DATASET EXTRACT:
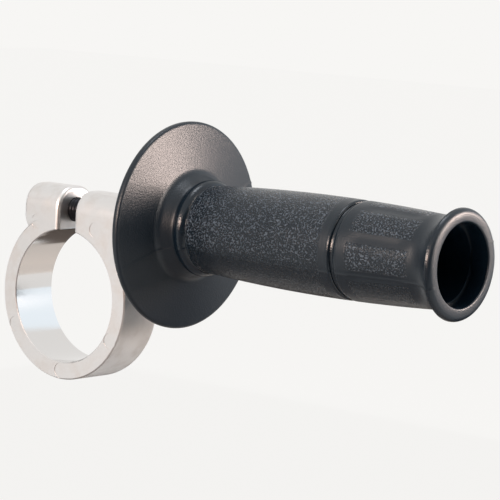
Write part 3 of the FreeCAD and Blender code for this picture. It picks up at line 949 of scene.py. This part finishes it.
@dataclass
class Bolt:
    """The hexagon bolt with its real thread. Places count from under the head, in millimetres."""

    finish: PlatedSteel = PlatedSteel("black_oxide_steel", "#2B2B2E", 0.34)
    around: int = 72
    radius: float = 4.0
    length: float = 60.0
    tip_bevel: float = 0.9
    across_flats: float = 12.96
    head_height: float = 5.3
    head_bevel: Point = (0.9, 1.2)
    pitch: float = 1.25
    thread_depth: float = 0.68
    thread_length: float = 22.0
    thread_flat: float = 0.12
    thread_flank: float = 0.76
    run_out: float = 2.5
    whole_turns: float = 100.0
    rings_per_pitch: int = 10

    def build(self) -> bpy.types.Object:
        """Builds the bolt with its thread cut.

        Returns:
            The bolt.
        """
        low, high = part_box("clamp_bolt")
        middle = (low + high) / 2
        origin = (high.x - self.head_height * MM, middle.y, middle.z)
        ring_step = self.pitch / self.rings_per_pitch
        shank = Profile((-self.length, self.radius - self.tip_bevel))
        shank.line((-self.length + self.tip_bevel, self.radius), ring_step)
        shank.line((-self.length + self.thread_length + self.run_out, self.radius), ring_step)
        shank.line((-HAIR, self.radius), step=6.0)
        rings = [self.turned(origin, place, radius) for place, radius in shank.points]
        corner = self.across_flats / 2 / math.cos(math.pi / 6)
        for place, limit in (
            (0.0, corner),
            (self.head_height - self.head_bevel[0], corner),
            (self.head_height, corner - self.head_bevel[1]),
        ):
            rings.append(self.turned(origin, place, limit, self.across_flats))
        mesh = ring_mesh("bolt", [list(reversed(ring)) for ring in reversed(rings)], closed=False)
        material = self.finish.material()
        piece = add_piece("bolt", mesh, material)
        sizes = {
            "Pitch": self.pitch * MM,
            "Depth": self.thread_depth * MM,
            "Axis height": middle.z,
            "Thread end": origin[0] - (self.length - self.thread_length) * MM,
            "Run out": self.run_out * MM,
        }
        bake_nodes(piece, self.thread_tree(material, tuple(sizes)), sizes)
        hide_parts("clamp_bolt")
        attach(piece, Body.GRIP.value)
        return piece

    def turned(self, origin: Place, place: float, radius: float, flats: float = 0.0) -> list[Vector]:
        """One ring of points round the bolt's axis.

        Args:
            origin: The middle of the head's underside, in metres.
            place: Place along the bolt, in millimetres.
            radius: Its radius, in millimetres.
            flats: Width across the flats where the ring follows the hexagon.

        Returns:
            The ring's points, in metres.
        """
        ring = []
        for step in range(self.around):
            turn = math.tau * step / self.around
            reach = min(radius, hexagon_reach(turn, flats)) if flats else radius
            ring.append(axis_point(origin, place, reach, turn))
        return ring

    def thread_tree(self, material: Material, names: tuple[str, ...]) -> Tree:
        """The tree that cuts a right-hand thread into the shank, fading out at its end.

        Args:
            material: The bolt's finish.
            names: The names of its inputs.

        Returns:
            The geometry tree.
        """
        tree, start = new_geometry_tree("bolt_thread", names)
        place = add_node(tree, "GeometryNodeInputPosition").outputs["Position"]
        parts = add_node(tree, "ShaderNodeSeparateXYZ", inputs={"Vector": place}).outputs
        known = {name: start.outputs[name] for name in names} | {axis: parts[axis] for axis in "XYZ"}
        # A right-hand helix moves along the axis by one pitch for each turn the right-hand way. Whole turns
        # are added so that the count stays above zero. Each row names its result and what it is worked out
        # from: numbers, inputs or results above it.
        for name, operation, first, second in (
            ("height", "SUBTRACT", "Z", "Axis height"),
            ("angle", "ARCTAN2", "height", "Y"),
            ("turn", "DIVIDE", "angle", math.tau),
            ("along", "DIVIDE", "X", "Pitch"),
            ("ahead", "SUBTRACT", "along", "turn"),
            ("count", "ADD", "ahead", self.whole_turns),
            ("phase", "FRACT", "count", 0.0),
            ("double", "MULTIPLY", "phase", 2.0),
            ("centred", "SUBTRACT", "double", 1.0),
            ("flank", "ABSOLUTE", "centred", 0.0),
            ("below crest", "SUBTRACT", "flank", self.thread_flat),
            ("cut", "MAXIMUM", "below crest", 0.0),
            ("groove", "MINIMUM", "cut", self.thread_flank),
            ("left", "SUBTRACT", "Thread end", "X"),
            ("pitches left", "DIVIDE", "left", "Run out"),
            ("fade", "ADD", "pitches left", 1.0),
            ("not below", "MAXIMUM", "fade", 0.0),
            ("faded", "MINIMUM", "not below", 1.0),
            ("shape", "MULTIPLY", "groove", "faded"),
            ("depth", "MULTIPLY", "shape", "Depth"),
            ("inward", "MULTIPLY", "depth", -1.0),
        ):
            inputs = {0: known.get(first, first), 1: known.get(second, second)}
            known[name] = add_node(tree, "ShaderNodeMath", {"operation": operation}, inputs).outputs["Value"]
        radial = add_node(tree, "ShaderNodeCombineXYZ", inputs={"Y": known["Y"], "Z": known["height"]})
        outward = add_node(
            tree, "ShaderNodeVectorMath", {"operation": "NORMALIZE"}, {0: radial.outputs["Vector"]}
        ).outputs["Vector"]
        inward = add_node(
            tree, "ShaderNodeVectorMath", {"operation": "SCALE"}, {0: outward, "Scale": known["inward"]}
        ).outputs["Vector"]
        cut = add_node(
            tree, "GeometryNodeSetPosition", inputs={"Geometry": start.outputs["Geometry"], "Offset": inward}
        )
        finish_geometry_tree(tree, cut.outputs["Geometry"], material)
        return tree


def facing(direction: Vector) -> Matrix:
    """The turn that makes an object's own -Z look along a direction."""
    return direction.to_track_quat("-Z", "Y").to_matrix().to_4x4()


@dataclass
class Lamp:
    """One soft studio light, aimed at the object. Lengths are in metres."""

    name: str
    towards: Place
    distance: float
    size: Point
    glow: float
    colour: str = "#FFFFFF"
    aim: Place = (0.06, 0.0, 0.015)

    def place(self) -> None:
        """Puts the light in the scene. Its glow counts in whites, so its power follows from its size."""
        light = bpy.data.lights.new(self.name, "AREA")
        light.shape = "RECTANGLE"
        light.size, light.size_y = self.size
        light.energy = self.glow * math.pi * self.size[0] * self.size[1]
        light.color = linear(self.colour)[:3]
        lamp = bpy.data.objects.new(self.name, light)
        direction = Vector(self.towards).normalized()
        spot = Vector(self.aim) + direction * self.distance
        lamp.matrix_world = Matrix.Translation(spot) @ facing(-direction)
        lamp.visible_camera = False
        bpy.context.scene.collection.objects.link(lamp)


@dataclass
class Card:
    """A grey card by the set, with which photographers keep black plastic black. Lengths are in metres."""

    name: str
    centre: Place
    towards: Place
    size: Point
    colour: str

    def place(self) -> None:
        """Puts the card in the scene, out of the camera's sight."""
        across, up = self.size[0] / 2, self.size[1] / 2
        mesh = bpy.data.meshes.new(self.name)
        corners = [(-across, -up, 0.0), (across, -up, 0.0), (across, up, 0.0), (-across, up, 0.0)]
        mesh.from_pydata(corners, [], [(0, 1, 2, 3)])
        mesh.transform(Matrix.Translation(self.centre) @ facing(-Vector(self.towards)))
        material, tree, output = new_material(f"{self.name}_paper")
        paper = add_node(tree, "ShaderNodeBsdfDiffuse", inputs={"Color": linear(self.colour)})
        tree.links.new(paper.outputs["BSDF"], output.inputs["Surface"])
        mesh.materials.append(material)
        card = bpy.data.objects.new(self.name, mesh)
        card.visible_camera = False
        bpy.context.scene.collection.objects.link(card)


@dataclass
class Studio:
    """Pale floor, even surroundings, soft lights and the camera of the photograph."""

    backdrop: str = "#F7F6F4"
    paper: str = "#FFFFFF"
    paper_glow: float = 0.97
    surround: float = 0.55
    floor_height: float = -0.12
    floor_size: float = 6.0
    azimuth: float = 40.061
    elevation: float = 6.888
    roll: float = 2.792
    lens: float = 188.77
    sensor: float = 36.0
    clip: Span = (0.01, 20.0)
    camera_place: Place = (0.58460, -0.61102, 0.11909)
    lamps: tuple[Lamp, ...] = (
        Lamp("overhead", (0.05, 0.05, 1.0), 0.8, (0.3, 0.3), 6.0, "#F0F6FF"),
        Lamp("warm_front", (-0.3, -0.93, 0.3), 0.8, (0.12, 0.28), 12.0, "#FFF0E8"),
        Lamp("warm_side", (0.087, -0.996, 0.268), 0.7, (0.34, 0.12), 32.0, "#FFE2D2"),
        Lamp("left_strip", (-0.98, -0.09, 0.06), 0.9, (0.09, 0.5), 2.0, "#F0F6FF"),
        Lamp("back_strip", (0.76, 0.64, 0.1), 0.36, (0.12, 0.1), 38.0, "#FFE9DE", (0.069, -0.019, 0.055)),
        Lamp("right_window", (0.95, 0.22, 0.3), 0.6, (0.2, 0.22), 10.0, "#FFF3EA"),
        Lamp("back_window", (0.0, 1.0, 0.0), 0.7, (0.75, 0.72), 0.34, "#A6DCFF", (0.575, 0.0, 0.27)),
    )
    cards: tuple[Card, ...] = (
        Card("dark_low", (0.145, 0.1, -0.06), (0.0, -1.0, 0.0), (0.11, 0.13), "#363636"),
        Card("dark_side", (0.85, -0.6, 0.22), (-1.0, 0.0, 0.0), (1.2, 0.67), "#7A7A7A"),
        Card("dark_front", (0.42, -1.1, 0.12), (0.0, 1.0, 0.0), (0.9, 0.47), "#7A7A7A"),
        Card("dark_floor", (0.46, -0.62, -0.117), (0.0, 0.0, 1.0), (0.84, 0.94), "#7A7A7A"),
        Card("dark_left", (-0.85, 0.27, 0.14), (1.0, 0.0, 0.0), (0.42, 0.5), "#7A7A7A"),
        Card("dark_neck", (-0.75, -0.39, 0.14), (0.9, 0.44, 0.0), (0.3, 0.5), "#7A7A7A"),
        Card("dark_under", (0.05, -0.03, -0.115), (0.0, 0.0, 1.0), (0.3, 0.24), "#949494"),
        Card("dark_back", (-0.22, 0.28, -0.115), (0.0, 0.0, 1.0), (0.38, 0.3), "#595450"),
        Card("brown_back", (0.06, 0.19, -0.116), (0.0, 0.0, 1.0), (0.2, 0.16), "#BFBFBC"),
    )

    def build(self) -> None:
        """Builds the floor, the surroundings, the lights and the camera."""
        scene = bpy.context.scene
        scene.view_settings.view_transform = "Standard"
        self.build_world(scene)
        self.build_floor(scene)
        for thing in (*self.lamps, *self.cards):
            thing.place()
        self.build_camera(scene)

    def seen_plainly(self, tree: Tree) -> Socket:
        """One where the camera, a reflection or a see-through surface looks, and zero for other light.

        Args:
            tree: The tree of a floor or a world.

        Returns:
            The socket with that value.
        """
        path = add_node(tree, "ShaderNodeLightPath").outputs
        seen = path["Is Camera Ray"]
        for other in ("Is Glossy Ray", "Is Transmission Ray"):
            inputs = {0: seen, 1: path[other]}
            seen = add_node(tree, "ShaderNodeMath", {"operation": "MAXIMUM"}, inputs).outputs["Value"]
        return seen

    def build_world(self, scene: bpy.types.Scene) -> None:
        """Makes the surroundings: pale where they are seen, and plain soft light elsewhere.

        Args:
            scene: The scene that they are in.
        """
        world = bpy.data.worlds.new("surroundings")
        scene.world = world
        world.use_nodes = True
        tree = world.node_tree
        tree.nodes.clear()
        strength = add_node(
            tree,
            "ShaderNodeMapRange",
            inputs={"Value": self.seen_plainly(tree), "To Min": self.surround, "To Max": 1.0},
        ).outputs["Result"]
        glow = add_node(
            tree, "ShaderNodeBackground", inputs={"Color": linear(self.backdrop), "Strength": strength}
        )
        add_node(tree, "ShaderNodeOutputWorld", inputs={"Surface": glow.outputs["Background"]})

    def build_floor(self, scene: bpy.types.Scene) -> None:
        """Makes the floor, well below the object, which is shown hanging free.

        Args:
            scene: The scene that it is in.
        """
        half = self.floor_size / 2
        corners = [(-half, -half), (half, -half), (half, half), (-half, half)]
        mesh = bpy.data.meshes.new("floor")
        mesh.from_pydata([(x, y, self.floor_height) for x, y in corners], [], [(0, 1, 2, 3)])
        material, tree, output = new_material("pale_paper")
        paper = add_node(tree, "ShaderNodeBsdfDiffuse", inputs={"Color": linear(self.paper)})
        glow = add_node(tree, "ShaderNodeEmission", inputs={"Color": linear(self.backdrop), "Strength": 1.0})
        inputs = {0: self.seen_plainly(tree), 1: self.paper_glow}
        share = add_node(tree, "ShaderNodeMath", {"operation": "MULTIPLY"}, inputs).outputs["Value"]
        inputs = {0: share, 1: paper.outputs["BSDF"], 2: glow.outputs["Emission"]}
        both = add_node(tree, "ShaderNodeMixShader", inputs=inputs)
        tree.links.new(both.outputs["Shader"], output.inputs["Surface"])
        floor = bpy.data.objects.new("floor", mesh)
        mesh.materials.append(material)
        scene.collection.objects.link(floor)

    def build_camera(self, scene: bpy.types.Scene) -> None:
        """Makes the camera at the photograph's place and angle.

        Args:
            scene: The scene that it looks at.
        """
        turn, tilt, roll = (math.radians(angle) for angle in (self.azimuth, self.elevation, self.roll))
        back = Vector((math.sin(turn) * math.cos(tilt), -math.cos(turn) * math.cos(tilt), math.sin(tilt)))
        level = Vector((math.cos(turn), math.sin(turn), 0.0))
        upright = back.cross(level)
        right = level * math.cos(roll) + upright * math.sin(roll)
        up = upright * math.cos(roll) - level * math.sin(roll)
        camera = bpy.data.cameras.new("camera")
        camera.lens = self.lens
        camera.sensor_width = self.sensor
        camera.clip_start, camera.clip_end = self.clip
        holder = bpy.data.objects.new("camera", camera)
        aimed = Matrix((right, up, back)).transposed().to_4x4()
        holder.matrix_world = Matrix.Translation(self.camera_place) @ aimed
        scene.collection.objects.link(holder)
        scene.camera = holder


def main() -> None:
    """Builds the pieces in order, reports each of them, and builds the studio."""
    logging.basicConfig(level=logging.INFO, format="%(name)s %(message)s")
    for piece in (*ClampRing().dress(), Grip().build(), Bolt().build()):
        report(piece)
    Studio().build()


if __name__ == "__main__":
    main()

AIM: Return verbatim the lines that run from the line containing "attach(piece, Body.GRIP.value)" through the line containing "the bolt's axis.", inclusive.

WRITTEN SOLUTION:
        attach(piece, Body.GRIP.value)
        return piece

    def turned(self, origin: Place, place: float, radius: float, flats: float = 0.0) -> list[Vector]:
        """One ring of points round the bolt's axis.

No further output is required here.